* THE REQUEST *
Scan the data for lines with "bodies" and report the count by itself.

* PROVIDED DATA *
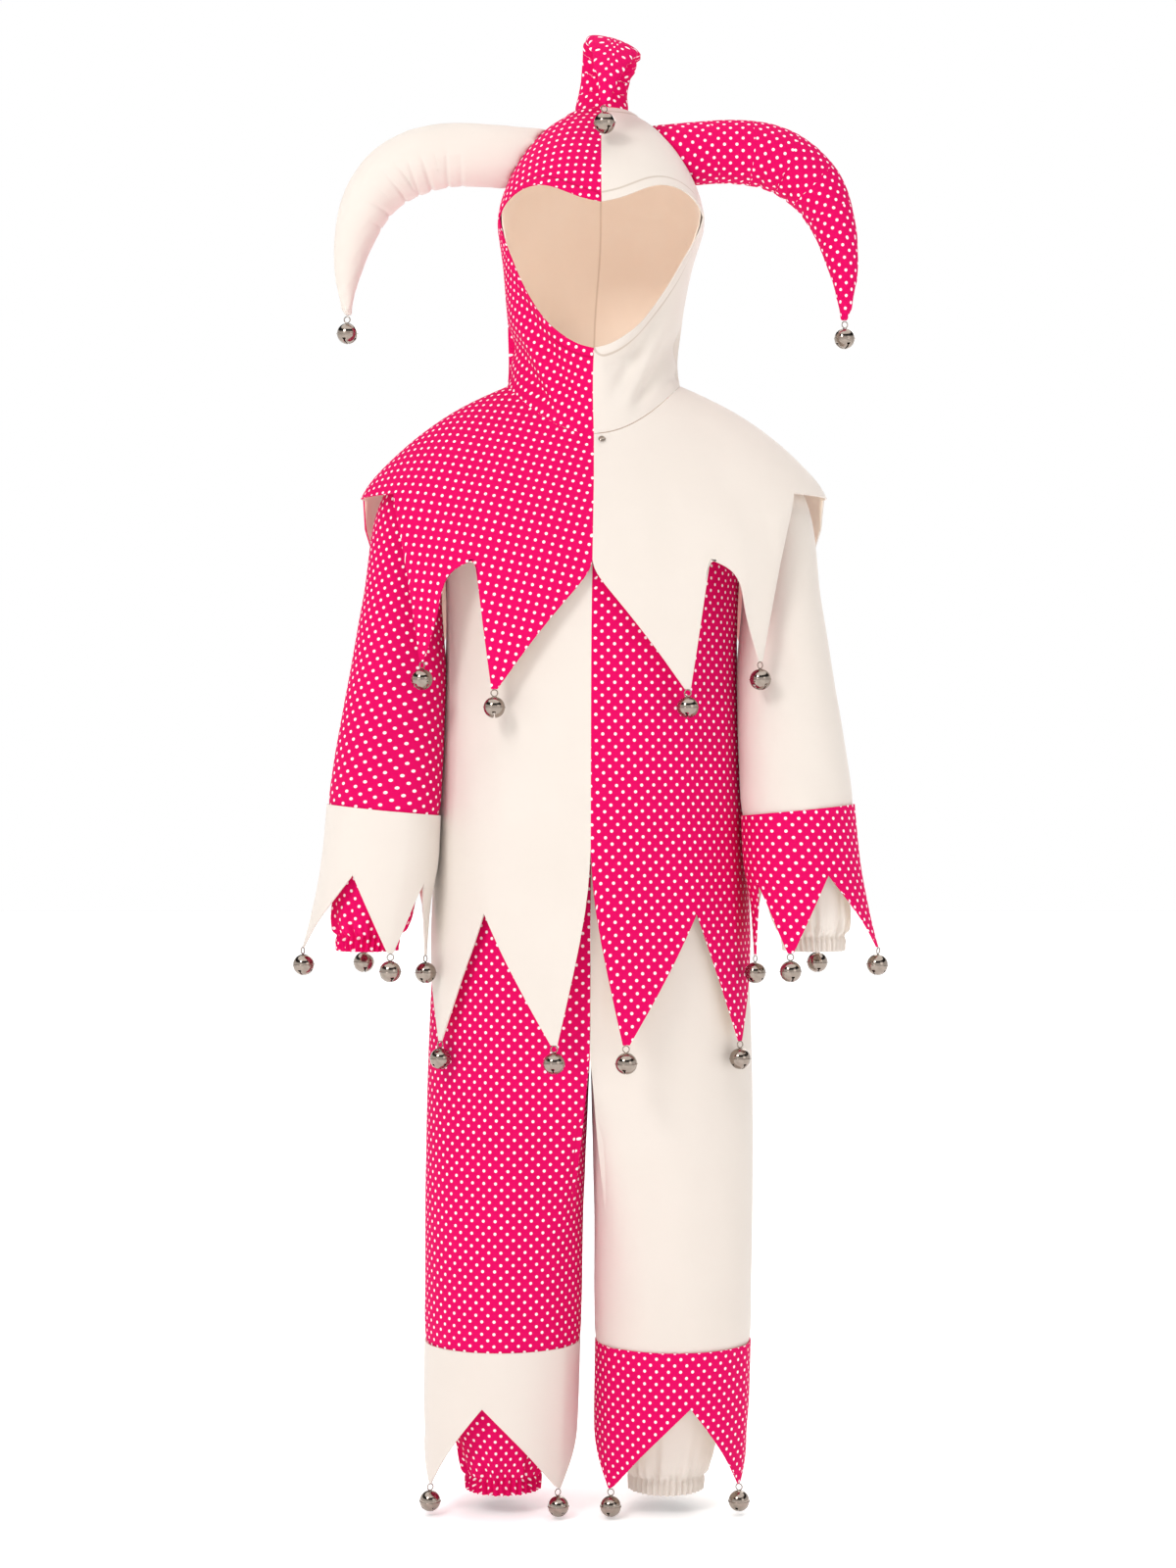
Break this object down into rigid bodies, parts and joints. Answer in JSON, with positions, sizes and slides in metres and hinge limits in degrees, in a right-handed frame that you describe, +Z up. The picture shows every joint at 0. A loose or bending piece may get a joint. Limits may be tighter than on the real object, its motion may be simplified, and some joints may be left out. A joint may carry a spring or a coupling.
{
  "type": "jester costume",
  "caption": "Child's two-colour jester costume, filled out as if worn: hood with three bell-tipped horns, pointed cape and tunic, belled cuffs, long sleeves and trousers",
  "frame": {"origin": "Middle of the wearer's shoulder line, at the base of the neck, where the shoulders hold the costume up", "axes": "+Z up along the standing body, -Y the front of the costume, +X the wearer's left (the cream half of the hood and cape)"},
  "size_m": [0.5627, 0.2726, 1.4206],
  "materials": {
    "pink_dot_cloth": "satin polyester, hot pink with small white dots",
    "cream_cloth": "plain matt polyester, cream",
    "lining_cloth": "plain matt lining, cream",
    "bell_metal": "bright nickel plating"
  },
  "bodies": {
    "root": {"hood_left": "cream_cloth", "hood_lining_left": "lining_cloth", "horn_left": "pink_dot_cloth", "cape_front_left": "cream_cloth", "cape_back_left": "cream_cloth", "tunic_front_left": "pink_dot_cloth", "tunic_back_left": "pink_dot_cloth", "sleeve_left": "cream_cloth", "cuff_left": "pink_dot_cloth", "trouser_left": "cream_cloth", "ankle_cuff_left": "pink_dot_cloth", "bell_horn_left": "bell_metal", "bell_cape_left_1": "bell_metal", "bell_cape_left_2": "bell_metal", "bell_cape_left_3": "bell_metal", "bell_cape_left_4": "bell_metal", "bell_tunic_left_1": "bell_metal", "bell_tunic_left_2": "bell_metal", "bell_tunic_left_3": "bell_metal", "bell_tunic_left_4": "bell_metal", "bell_cuff_left_1": "bell_metal", "bell_cuff_left_2": "bell_metal", "bell_cuff_left_3": "bell_metal", "bell_cuff_left_4": "bell_metal", "bell_ankle_left_1": "bell_metal", "bell_ankle_left_2": "bell_metal", "bell_ankle_left_3": "bell_metal", "hood_right": "pink_dot_cloth", "hood_lining_right": "lining_cloth", "horn_right": "cream_cloth", "cape_front_right": "pink_dot_cloth", "cape_back_right": "pink_dot_cloth", "tunic_front_right": "cream_cloth", "tunic_back_right": "cream_cloth", "sleeve_right": "pink_dot_cloth", "cuff_right": "cream_cloth", "trouser_right": "pink_dot_cloth", "ankle_cuff_right": "cream_cloth", "bell_horn_right": "bell_metal", "bell_cape_right_1": "bell_metal", "bell_cape_right_2": "bell_metal", "bell_cape_right_3": "bell_metal", "bell_cape_right_4": "bell_metal", "bell_tunic_right_1": "bell_metal", "bell_tunic_right_2": "bell_metal", "bell_tunic_right_3": "bell_metal", "bell_tunic_right_4": "bell_metal", "bell_cuff_right_1": "bell_metal", "bell_cuff_right_2": "bell_metal", "bell_cuff_right_3": "bell_metal", "bell_cuff_right_4": "bell_metal", "bell_ankle_right_1": "bell_metal", "bell_ankle_right_2": "bell_metal", "bell_ankle_right_3": "bell_metal", "horn_top": "pink_dot_cloth", "bell_horn_top": "bell_metal", "neck_snap": "bell_metal"}
  },
  "joints": []
}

* SOLVED EXERCISE *
2